Records for the task —
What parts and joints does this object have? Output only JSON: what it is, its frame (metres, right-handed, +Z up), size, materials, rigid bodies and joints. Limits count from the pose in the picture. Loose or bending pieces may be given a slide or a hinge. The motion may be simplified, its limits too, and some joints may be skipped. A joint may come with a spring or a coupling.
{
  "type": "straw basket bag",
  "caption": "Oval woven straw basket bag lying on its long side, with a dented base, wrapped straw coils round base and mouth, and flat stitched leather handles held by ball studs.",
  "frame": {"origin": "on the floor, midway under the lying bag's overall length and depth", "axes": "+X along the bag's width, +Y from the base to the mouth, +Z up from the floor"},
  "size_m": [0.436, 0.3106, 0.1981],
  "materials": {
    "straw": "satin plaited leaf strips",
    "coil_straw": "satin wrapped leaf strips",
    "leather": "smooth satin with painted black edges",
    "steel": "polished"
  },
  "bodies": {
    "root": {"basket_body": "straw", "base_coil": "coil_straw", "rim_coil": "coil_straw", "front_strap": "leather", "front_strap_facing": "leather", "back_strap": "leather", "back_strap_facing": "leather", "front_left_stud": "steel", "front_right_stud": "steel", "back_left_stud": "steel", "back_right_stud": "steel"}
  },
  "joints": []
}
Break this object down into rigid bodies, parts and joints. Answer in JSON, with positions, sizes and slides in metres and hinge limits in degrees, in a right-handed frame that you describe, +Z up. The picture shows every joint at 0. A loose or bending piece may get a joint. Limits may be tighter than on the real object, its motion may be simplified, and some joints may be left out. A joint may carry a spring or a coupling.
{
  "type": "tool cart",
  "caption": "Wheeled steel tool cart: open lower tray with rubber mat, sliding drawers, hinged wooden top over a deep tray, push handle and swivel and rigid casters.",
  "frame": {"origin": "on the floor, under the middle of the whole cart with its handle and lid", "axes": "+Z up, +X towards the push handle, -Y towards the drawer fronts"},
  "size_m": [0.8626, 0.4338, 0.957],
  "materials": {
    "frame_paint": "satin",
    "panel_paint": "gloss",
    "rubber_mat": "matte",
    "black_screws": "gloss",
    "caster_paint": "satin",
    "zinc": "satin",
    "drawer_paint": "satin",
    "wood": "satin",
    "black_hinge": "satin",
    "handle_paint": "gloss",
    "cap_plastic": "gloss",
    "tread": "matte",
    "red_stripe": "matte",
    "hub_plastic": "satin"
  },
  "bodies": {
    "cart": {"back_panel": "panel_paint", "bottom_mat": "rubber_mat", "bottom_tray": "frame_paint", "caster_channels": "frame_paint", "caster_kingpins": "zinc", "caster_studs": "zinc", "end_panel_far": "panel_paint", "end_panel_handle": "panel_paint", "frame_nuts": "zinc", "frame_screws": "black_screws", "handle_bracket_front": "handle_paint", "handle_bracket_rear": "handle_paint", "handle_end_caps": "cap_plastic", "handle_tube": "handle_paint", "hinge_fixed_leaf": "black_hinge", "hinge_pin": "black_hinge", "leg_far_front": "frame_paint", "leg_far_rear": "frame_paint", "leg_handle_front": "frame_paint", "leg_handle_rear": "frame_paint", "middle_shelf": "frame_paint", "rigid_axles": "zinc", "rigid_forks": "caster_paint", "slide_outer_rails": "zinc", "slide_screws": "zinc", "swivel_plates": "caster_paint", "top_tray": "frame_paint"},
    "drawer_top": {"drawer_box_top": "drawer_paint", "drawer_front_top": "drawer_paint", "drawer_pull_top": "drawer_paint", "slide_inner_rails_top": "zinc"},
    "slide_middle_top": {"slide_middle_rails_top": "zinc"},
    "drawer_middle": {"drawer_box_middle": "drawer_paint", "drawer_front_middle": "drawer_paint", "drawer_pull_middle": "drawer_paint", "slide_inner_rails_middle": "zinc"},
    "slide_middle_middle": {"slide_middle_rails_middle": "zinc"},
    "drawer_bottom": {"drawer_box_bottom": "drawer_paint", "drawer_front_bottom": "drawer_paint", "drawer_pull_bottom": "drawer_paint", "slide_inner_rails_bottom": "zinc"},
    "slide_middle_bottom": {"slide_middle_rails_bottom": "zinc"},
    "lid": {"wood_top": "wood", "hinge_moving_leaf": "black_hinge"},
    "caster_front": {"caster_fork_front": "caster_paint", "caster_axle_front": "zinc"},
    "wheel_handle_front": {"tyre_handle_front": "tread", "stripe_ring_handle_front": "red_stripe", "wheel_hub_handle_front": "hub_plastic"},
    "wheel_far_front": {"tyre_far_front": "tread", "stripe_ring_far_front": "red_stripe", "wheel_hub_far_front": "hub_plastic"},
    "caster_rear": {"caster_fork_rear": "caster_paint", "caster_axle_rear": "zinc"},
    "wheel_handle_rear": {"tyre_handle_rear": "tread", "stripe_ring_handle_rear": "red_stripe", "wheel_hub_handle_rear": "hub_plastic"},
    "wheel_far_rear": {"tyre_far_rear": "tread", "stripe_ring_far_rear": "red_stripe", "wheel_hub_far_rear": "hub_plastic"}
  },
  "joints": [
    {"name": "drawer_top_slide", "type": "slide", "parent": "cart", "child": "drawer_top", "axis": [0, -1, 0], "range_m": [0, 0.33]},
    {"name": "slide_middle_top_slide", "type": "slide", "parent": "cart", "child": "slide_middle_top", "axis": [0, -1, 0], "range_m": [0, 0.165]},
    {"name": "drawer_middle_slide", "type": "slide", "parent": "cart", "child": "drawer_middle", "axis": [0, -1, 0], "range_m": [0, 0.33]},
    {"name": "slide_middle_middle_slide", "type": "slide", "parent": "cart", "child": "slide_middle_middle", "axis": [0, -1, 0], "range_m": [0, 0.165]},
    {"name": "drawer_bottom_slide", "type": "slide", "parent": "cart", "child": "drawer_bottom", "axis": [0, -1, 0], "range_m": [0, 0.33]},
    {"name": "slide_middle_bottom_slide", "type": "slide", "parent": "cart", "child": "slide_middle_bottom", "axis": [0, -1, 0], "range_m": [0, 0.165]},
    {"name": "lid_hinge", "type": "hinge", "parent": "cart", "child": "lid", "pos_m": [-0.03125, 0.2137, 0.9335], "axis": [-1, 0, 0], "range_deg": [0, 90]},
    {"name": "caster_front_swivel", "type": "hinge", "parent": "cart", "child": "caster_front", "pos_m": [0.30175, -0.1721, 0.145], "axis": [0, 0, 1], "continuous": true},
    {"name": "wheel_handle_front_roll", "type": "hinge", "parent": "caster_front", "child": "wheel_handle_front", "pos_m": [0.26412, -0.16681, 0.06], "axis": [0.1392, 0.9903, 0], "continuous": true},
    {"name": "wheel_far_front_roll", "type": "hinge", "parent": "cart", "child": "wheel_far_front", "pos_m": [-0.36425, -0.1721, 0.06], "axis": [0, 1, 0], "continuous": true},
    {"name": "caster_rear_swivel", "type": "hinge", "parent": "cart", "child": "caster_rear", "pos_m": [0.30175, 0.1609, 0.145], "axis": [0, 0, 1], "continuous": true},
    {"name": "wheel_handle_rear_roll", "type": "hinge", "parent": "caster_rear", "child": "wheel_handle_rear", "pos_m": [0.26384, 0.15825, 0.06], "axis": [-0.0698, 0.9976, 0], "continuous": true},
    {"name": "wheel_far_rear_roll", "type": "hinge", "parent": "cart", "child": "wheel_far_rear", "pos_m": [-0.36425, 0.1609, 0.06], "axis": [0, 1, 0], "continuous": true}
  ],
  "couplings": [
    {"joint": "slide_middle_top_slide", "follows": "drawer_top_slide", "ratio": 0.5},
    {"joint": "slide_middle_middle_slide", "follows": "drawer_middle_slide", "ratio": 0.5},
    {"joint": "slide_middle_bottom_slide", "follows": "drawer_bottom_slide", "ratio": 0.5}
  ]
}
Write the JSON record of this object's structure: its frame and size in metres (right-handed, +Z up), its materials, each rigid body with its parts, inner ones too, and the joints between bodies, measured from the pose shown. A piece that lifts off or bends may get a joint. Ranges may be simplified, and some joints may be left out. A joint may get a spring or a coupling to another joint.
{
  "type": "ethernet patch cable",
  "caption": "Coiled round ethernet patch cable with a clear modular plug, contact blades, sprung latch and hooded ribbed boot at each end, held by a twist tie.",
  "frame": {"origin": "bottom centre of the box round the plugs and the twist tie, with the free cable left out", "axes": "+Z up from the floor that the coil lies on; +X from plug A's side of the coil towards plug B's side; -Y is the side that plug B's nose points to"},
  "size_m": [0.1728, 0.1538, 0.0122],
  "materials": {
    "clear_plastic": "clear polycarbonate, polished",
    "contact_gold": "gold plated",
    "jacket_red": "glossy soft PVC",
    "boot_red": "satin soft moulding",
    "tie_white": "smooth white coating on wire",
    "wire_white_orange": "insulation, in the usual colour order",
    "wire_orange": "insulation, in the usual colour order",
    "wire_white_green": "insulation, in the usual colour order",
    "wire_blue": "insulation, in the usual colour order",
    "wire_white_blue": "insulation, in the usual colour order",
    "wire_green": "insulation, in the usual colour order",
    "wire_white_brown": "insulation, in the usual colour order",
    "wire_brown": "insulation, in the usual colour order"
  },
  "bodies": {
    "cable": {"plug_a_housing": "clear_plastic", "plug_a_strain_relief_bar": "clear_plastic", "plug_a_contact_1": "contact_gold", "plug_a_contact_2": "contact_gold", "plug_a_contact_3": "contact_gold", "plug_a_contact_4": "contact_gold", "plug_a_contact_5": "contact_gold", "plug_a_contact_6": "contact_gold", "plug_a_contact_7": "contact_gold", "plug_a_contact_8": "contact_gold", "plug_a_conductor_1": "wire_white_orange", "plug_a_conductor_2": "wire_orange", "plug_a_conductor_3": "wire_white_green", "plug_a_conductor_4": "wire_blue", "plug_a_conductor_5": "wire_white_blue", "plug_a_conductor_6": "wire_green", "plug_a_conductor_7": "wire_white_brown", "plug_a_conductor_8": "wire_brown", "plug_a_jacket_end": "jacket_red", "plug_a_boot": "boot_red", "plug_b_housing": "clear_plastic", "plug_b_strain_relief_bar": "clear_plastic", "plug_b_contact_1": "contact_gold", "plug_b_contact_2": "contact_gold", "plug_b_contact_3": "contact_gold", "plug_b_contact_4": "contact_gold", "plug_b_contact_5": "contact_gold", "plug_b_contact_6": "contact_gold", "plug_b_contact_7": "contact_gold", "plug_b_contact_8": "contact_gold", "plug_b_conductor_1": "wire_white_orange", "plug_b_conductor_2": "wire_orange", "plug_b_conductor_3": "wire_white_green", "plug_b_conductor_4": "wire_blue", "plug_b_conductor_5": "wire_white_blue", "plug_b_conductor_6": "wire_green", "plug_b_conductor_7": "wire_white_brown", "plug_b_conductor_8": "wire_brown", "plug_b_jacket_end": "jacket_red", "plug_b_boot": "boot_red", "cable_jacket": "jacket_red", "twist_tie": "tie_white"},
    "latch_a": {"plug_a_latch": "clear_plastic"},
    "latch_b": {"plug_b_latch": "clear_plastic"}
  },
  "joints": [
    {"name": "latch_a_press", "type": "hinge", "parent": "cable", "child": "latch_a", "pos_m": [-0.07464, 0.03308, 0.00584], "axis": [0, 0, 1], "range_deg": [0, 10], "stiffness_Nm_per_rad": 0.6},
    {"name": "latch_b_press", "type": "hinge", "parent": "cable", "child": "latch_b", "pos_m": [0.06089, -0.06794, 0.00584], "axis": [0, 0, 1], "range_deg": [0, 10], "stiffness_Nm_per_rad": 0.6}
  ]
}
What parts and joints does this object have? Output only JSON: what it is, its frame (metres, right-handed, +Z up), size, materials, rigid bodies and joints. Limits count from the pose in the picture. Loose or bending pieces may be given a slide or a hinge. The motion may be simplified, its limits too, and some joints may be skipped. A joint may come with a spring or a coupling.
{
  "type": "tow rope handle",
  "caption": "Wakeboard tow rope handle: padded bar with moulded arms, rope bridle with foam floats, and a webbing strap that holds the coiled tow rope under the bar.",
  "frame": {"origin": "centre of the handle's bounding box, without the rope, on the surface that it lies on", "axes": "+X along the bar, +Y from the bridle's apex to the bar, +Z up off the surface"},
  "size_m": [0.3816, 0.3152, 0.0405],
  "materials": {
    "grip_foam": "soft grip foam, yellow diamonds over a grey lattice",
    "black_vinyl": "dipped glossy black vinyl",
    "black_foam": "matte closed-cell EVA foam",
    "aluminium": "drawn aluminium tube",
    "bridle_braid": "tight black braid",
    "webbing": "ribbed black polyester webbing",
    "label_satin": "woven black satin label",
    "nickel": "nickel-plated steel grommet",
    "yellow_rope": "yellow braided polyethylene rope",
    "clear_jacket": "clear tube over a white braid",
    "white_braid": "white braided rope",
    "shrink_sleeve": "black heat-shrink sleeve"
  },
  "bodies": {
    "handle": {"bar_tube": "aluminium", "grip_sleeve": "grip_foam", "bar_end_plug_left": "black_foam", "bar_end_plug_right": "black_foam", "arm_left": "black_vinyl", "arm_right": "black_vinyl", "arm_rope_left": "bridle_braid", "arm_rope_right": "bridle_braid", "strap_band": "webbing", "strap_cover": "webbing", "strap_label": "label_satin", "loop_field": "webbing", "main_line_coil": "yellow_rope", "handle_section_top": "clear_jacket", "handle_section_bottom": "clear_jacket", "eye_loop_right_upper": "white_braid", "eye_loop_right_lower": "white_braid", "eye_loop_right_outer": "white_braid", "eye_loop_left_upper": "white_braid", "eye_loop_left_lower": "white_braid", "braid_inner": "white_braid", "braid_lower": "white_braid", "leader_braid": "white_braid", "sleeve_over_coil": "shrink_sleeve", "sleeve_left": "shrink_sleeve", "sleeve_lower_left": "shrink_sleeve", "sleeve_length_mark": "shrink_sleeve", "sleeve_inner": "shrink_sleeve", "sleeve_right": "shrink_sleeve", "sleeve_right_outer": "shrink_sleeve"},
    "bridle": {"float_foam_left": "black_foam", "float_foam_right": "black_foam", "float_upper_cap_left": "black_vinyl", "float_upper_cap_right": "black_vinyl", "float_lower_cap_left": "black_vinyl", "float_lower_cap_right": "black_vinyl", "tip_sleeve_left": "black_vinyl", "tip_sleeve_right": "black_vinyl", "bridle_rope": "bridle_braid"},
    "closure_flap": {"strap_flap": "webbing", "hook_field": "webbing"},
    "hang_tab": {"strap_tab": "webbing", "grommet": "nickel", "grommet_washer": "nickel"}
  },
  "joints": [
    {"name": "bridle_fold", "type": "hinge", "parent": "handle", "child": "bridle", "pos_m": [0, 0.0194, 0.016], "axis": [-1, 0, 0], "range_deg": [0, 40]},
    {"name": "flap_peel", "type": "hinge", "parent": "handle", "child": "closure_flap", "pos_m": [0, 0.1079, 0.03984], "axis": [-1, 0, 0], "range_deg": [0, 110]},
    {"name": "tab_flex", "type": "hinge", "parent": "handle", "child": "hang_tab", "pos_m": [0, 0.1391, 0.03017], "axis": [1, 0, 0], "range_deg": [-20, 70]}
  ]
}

Task directions —
Among the lines of the data, identify those with the word "that". Copy each of them.

Answer for this exercise —
Break this object down into rigid bodies, parts and joints. Answer in JSON, with positions, sizes and slides in metres and hinge limits in degrees, in a right-handed frame that you describe, +Z up. The picture shows every joint at 0. A loose or bending piece may get a joint. Limits may be tighter than on the real object, its motion may be simplified, and some joints may be left out. A joint may carry a spring or a coupling.
Write the JSON record of this object's structure: its frame and size in metres (right-handed, +Z up), its materials, each rigid body with its parts, inner ones too, and the joints between bodies, measured from the pose shown. A piece that lifts off or bends may get a joint. Ranges may be simplified, and some joints may be left out. A joint may get a spring or a coupling to another joint.
  "frame": {"origin": "bottom centre of the box round the plugs and the twist tie, with the free cable left out", "axes": "+Z up from the floor that the coil lies on; +X from plug A's side of the coil towards plug B's side; -Y is the side that plug B's nose points to"},
  "caption": "Wakeboard tow rope handle: padded bar with moulded arms, rope bridle with foam floats, and a webbing strap that holds the coiled tow rope under the bar.",
  "frame": {"origin": "centre of the handle's bounding box, without the rope, on the surface that it lies on", "axes": "+X along the bar, +Y from the bridle's apex to the bar, +Z up off the surface"},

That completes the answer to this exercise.